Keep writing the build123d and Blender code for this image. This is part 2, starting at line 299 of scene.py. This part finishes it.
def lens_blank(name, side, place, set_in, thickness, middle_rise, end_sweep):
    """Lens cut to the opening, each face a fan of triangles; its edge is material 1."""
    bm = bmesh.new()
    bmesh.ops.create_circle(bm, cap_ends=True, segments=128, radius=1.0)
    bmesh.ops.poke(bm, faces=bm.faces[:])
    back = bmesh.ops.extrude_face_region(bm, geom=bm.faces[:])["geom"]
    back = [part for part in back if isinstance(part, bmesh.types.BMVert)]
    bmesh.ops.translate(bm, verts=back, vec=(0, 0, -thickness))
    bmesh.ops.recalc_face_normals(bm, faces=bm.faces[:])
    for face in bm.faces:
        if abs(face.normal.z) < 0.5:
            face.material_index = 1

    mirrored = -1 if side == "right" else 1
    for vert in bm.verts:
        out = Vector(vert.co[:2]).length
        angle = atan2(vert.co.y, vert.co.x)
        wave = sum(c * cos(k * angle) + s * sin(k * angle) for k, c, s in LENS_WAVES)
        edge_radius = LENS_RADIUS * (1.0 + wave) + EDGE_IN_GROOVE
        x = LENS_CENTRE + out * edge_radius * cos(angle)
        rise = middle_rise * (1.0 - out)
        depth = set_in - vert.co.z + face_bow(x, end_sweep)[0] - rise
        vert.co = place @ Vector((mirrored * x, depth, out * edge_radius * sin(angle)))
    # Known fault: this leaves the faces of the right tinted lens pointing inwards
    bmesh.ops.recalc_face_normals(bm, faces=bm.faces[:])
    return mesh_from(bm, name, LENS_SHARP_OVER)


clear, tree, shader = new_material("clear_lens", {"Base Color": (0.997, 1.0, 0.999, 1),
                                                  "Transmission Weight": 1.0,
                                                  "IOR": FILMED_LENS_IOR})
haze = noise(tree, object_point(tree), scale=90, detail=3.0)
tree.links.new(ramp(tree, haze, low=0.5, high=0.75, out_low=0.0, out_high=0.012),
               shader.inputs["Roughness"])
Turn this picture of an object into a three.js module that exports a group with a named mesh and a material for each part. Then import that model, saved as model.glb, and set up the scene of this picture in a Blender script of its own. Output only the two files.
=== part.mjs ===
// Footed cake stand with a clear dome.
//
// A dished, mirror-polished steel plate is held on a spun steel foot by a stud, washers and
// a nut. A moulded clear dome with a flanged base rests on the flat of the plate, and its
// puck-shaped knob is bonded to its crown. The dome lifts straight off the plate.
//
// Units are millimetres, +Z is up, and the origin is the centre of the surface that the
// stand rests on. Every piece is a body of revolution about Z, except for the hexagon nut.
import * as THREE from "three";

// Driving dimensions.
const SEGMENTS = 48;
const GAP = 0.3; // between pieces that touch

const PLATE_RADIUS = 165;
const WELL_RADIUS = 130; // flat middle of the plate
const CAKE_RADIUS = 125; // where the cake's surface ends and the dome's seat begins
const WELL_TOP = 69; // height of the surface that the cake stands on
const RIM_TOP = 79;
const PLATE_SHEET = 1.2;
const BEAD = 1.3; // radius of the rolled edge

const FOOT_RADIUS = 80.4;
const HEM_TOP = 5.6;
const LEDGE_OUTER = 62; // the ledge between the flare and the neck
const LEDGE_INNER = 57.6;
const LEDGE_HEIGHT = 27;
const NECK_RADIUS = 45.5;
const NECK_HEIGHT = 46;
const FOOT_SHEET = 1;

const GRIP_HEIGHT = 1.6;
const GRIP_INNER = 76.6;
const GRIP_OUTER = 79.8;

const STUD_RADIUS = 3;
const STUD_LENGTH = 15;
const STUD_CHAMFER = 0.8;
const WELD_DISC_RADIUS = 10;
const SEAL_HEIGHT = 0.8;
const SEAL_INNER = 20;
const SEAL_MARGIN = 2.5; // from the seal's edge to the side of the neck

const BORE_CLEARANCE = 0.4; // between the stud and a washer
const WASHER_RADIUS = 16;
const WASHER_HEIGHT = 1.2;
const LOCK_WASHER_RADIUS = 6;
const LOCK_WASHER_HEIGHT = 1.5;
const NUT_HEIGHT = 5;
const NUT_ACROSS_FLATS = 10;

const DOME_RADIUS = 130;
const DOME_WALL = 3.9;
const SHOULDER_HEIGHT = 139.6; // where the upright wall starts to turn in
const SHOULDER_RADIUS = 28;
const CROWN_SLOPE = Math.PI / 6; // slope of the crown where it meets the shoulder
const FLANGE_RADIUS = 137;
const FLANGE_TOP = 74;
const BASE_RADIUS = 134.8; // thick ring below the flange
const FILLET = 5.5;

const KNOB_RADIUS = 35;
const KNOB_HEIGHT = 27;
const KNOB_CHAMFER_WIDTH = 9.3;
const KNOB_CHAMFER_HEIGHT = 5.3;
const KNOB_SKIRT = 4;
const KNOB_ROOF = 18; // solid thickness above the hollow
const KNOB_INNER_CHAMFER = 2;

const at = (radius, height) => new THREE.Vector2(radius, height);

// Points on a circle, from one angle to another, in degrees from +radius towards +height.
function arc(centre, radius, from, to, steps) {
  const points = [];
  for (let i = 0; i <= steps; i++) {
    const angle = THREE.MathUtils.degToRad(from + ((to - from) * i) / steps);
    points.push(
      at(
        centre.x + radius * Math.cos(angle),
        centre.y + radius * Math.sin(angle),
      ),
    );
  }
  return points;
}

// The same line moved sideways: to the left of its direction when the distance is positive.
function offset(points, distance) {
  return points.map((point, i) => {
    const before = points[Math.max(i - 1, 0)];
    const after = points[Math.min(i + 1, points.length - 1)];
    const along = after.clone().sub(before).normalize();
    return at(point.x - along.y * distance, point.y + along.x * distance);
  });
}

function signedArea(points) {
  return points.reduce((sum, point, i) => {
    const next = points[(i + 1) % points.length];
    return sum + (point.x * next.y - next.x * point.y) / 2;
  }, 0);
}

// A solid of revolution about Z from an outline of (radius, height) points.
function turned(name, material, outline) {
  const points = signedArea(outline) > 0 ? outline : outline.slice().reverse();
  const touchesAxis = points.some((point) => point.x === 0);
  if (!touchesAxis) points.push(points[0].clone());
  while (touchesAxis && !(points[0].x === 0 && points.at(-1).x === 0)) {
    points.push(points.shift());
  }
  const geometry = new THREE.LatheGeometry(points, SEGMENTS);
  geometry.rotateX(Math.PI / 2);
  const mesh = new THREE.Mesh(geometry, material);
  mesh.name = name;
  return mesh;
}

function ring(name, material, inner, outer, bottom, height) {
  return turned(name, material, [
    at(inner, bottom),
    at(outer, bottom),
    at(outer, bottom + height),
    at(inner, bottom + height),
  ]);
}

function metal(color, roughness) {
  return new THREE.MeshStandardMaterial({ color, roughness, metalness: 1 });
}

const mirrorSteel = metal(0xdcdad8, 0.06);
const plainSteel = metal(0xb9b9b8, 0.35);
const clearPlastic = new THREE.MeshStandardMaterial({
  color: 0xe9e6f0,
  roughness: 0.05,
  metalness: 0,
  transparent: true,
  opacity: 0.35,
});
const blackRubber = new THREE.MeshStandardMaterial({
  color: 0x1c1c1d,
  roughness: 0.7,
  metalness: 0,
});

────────

What is expected:
Output the data above exactly, please, line for line.

Problem solution:
Keep writing the build123d and Blender code for this image. This is part 2, starting at line 299 of scene.py. This part finishes it.
def lens_blank(name, side, place, set_in, thickness, middle_rise, end_sweep):
    """Lens cut to the opening, each face a fan of triangles; its edge is material 1."""
    bm = bmesh.new()
    bmesh.ops.create_circle(bm, cap_ends=True, segments=128, radius=1.0)
    bmesh.ops.poke(bm, faces=bm.faces[:])
    back = bmesh.ops.extrude_face_region(bm, geom=bm.faces[:])["geom"]
    back = [part for part in back if isinstance(part, bmesh.types.BMVert)]
    bmesh.ops.translate(bm, verts=back, vec=(0, 0, -thickness))
    bmesh.ops.recalc_face_normals(bm, faces=bm.faces[:])
    for face in bm.faces:
        if abs(face.normal.z) < 0.5:
            face.material_index = 1

    mirrored = -1 if side == "right" else 1
    for vert in bm.verts:
        out = Vector(vert.co[:2]).length
        angle = atan2(vert.co.y, vert.co.x)
        wave = sum(c * cos(k * angle) + s * sin(k * angle) for k, c, s in LENS_WAVES)
        edge_radius = LENS_RADIUS * (1.0 + wave) + EDGE_IN_GROOVE
        x = LENS_CENTRE + out * edge_radius * cos(angle)
        rise = middle_rise * (1.0 - out)
        depth = set_in - vert.co.z + face_bow(x, end_sweep)[0] - rise
        vert.co = place @ Vector((mirrored * x, depth, out * edge_radius * sin(angle)))
    # Known fault: this leaves the faces of the right tinted lens pointing inwards
    bmesh.ops.recalc_face_normals(bm, faces=bm.faces[:])
    return mesh_from(bm, name, LENS_SHARP_OVER)


clear, tree, shader = new_material("clear_lens", {"Base Color": (0.997, 1.0, 0.999, 1),
                                                  "Transmission Weight": 1.0,
                                                  "IOR": FILMED_LENS_IOR})
haze = noise(tree, object_point(tree), scale=90, detail=3.0)
tree.links.new(ramp(tree, haze, low=0.5, high=0.75, out_low=0.0, out_high=0.012),
               shader.inputs["Roughness"])
Turn this picture of an object into a three.js module that exports a group with a named mesh and a material for each part. Then import that model, saved as model.glb, and set up the scene of this picture in a Blender script of its own. Output only the two files.
=== part.mjs ===
// Footed cake stand with a clear dome.
//
// A dished, mirror-polished steel plate is held on a spun steel foot by a stud, washers and
// a nut. A moulded clear dome with a flanged base rests on the flat of the plate, and its
// puck-shaped knob is bonded to its crown. The dome lifts straight off the plate.
//
// Units are millimetres, +Z is up, and the origin is the centre of the surface that the
// stand rests on. Every piece is a body of revolution about Z, except for the hexagon nut.
import * as THREE from "three";

// Driving dimensions.
const SEGMENTS = 48;
const GAP = 0.3; // between pieces that touch

const PLATE_RADIUS = 165;
const WELL_RADIUS = 130; // flat middle of the plate
const CAKE_RADIUS = 125; // where the cake's surface ends and the dome's seat begins
const WELL_TOP = 69; // height of the surface that the cake stands on
const RIM_TOP = 79;
const PLATE_SHEET = 1.2;
const BEAD = 1.3; // radius of the rolled edge

const FOOT_RADIUS = 80.4;
const HEM_TOP = 5.6;
const LEDGE_OUTER = 62; // the ledge between the flare and the neck
const LEDGE_INNER = 57.6;
const LEDGE_HEIGHT = 27;
const NECK_RADIUS = 45.5;
const NECK_HEIGHT = 46;
const FOOT_SHEET = 1;

const GRIP_HEIGHT = 1.6;
const GRIP_INNER = 76.6;
const GRIP_OUTER = 79.8;

const STUD_RADIUS = 3;
const STUD_LENGTH = 15;
const STUD_CHAMFER = 0.8;
const WELD_DISC_RADIUS = 10;
const SEAL_HEIGHT = 0.8;
const SEAL_INNER = 20;
const SEAL_MARGIN = 2.5; // from the seal's edge to the side of the neck

const BORE_CLEARANCE = 0.4; // between the stud and a washer
const WASHER_RADIUS = 16;
const WASHER_HEIGHT = 1.2;
const LOCK_WASHER_RADIUS = 6;
const LOCK_WASHER_HEIGHT = 1.5;
const NUT_HEIGHT = 5;
const NUT_ACROSS_FLATS = 10;

const DOME_RADIUS = 130;
const DOME_WALL = 3.9;
const SHOULDER_HEIGHT = 139.6; // where the upright wall starts to turn in
const SHOULDER_RADIUS = 28;
const CROWN_SLOPE = Math.PI / 6; // slope of the crown where it meets the shoulder
const FLANGE_RADIUS = 137;
const FLANGE_TOP = 74;
const BASE_RADIUS = 134.8; // thick ring below the flange
const FILLET = 5.5;

const KNOB_RADIUS = 35;
const KNOB_HEIGHT = 27;
const KNOB_CHAMFER_WIDTH = 9.3;
const KNOB_CHAMFER_HEIGHT = 5.3;
const KNOB_SKIRT = 4;
const KNOB_ROOF = 18; // solid thickness above the hollow
const KNOB_INNER_CHAMFER = 2;

const at = (radius, height) => new THREE.Vector2(radius, height);

// Points on a circle, from one angle to another, in degrees from +radius towards +height.
function arc(centre, radius, from, to, steps) {
  const points = [];
  for (let i = 0; i <= steps; i++) {
    const angle = THREE.MathUtils.degToRad(from + ((to - from) * i) / steps);
    points.push(
      at(
        centre.x + radius * Math.cos(angle),
        centre.y + radius * Math.sin(angle),
      ),
    );
  }
  return points;
}

// The same line moved sideways: to the left of its direction when the distance is positive.
function offset(points, distance) {
  return points.map((point, i) => {
    const before = points[Math.max(i - 1, 0)];
    const after = points[Math.min(i + 1, points.length - 1)];
    const along = after.clone().sub(before).normalize();
    return at(point.x - along.y * distance, point.y + along.x * distance);
  });
}

function signedArea(points) {
  return points.reduce((sum, point, i) => {
    const next = points[(i + 1) % points.length];
    return sum + (point.x * next.y - next.x * point.y) / 2;
  }, 0);
}

// A solid of revolution about Z from an outline of (radius, height) points.
function turned(name, material, outline) {
  const points = signedArea(outline) > 0 ? outline : outline.slice().reverse();
  const touchesAxis = points.some((point) => point.x === 0);
  if (!touchesAxis) points.push(points[0].clone());
  while (touchesAxis && !(points[0].x === 0 && points.at(-1).x === 0)) {
    points.push(points.shift());
  }
  const geometry = new THREE.LatheGeometry(points, SEGMENTS);
  geometry.rotateX(Math.PI / 2);
  const mesh = new THREE.Mesh(geometry, material);
  mesh.name = name;
  return mesh;
}

function ring(name, material, inner, outer, bottom, height) {
  return turned(name, material, [
    at(inner, bottom),
    at(outer, bottom),
    at(outer, bottom + height),
    at(inner, bottom + height),
  ]);
}

function metal(color, roughness) {
  return new THREE.MeshStandardMaterial({ color, roughness, metalness: 1 });
}

const mirrorSteel = metal(0xdcdad8, 0.06);
const plainSteel = metal(0xb9b9b8, 0.35);
const clearPlastic = new THREE.MeshStandardMaterial({
  color: 0xe9e6f0,
  roughness: 0.05,
  metalness: 0,
  transparent: true,
  opacity: 0.35,
});
const blackRubber = new THREE.MeshStandardMaterial({
  color: 0x1c1c1d,
  roughness: 0.7,
  metalness: 0,
});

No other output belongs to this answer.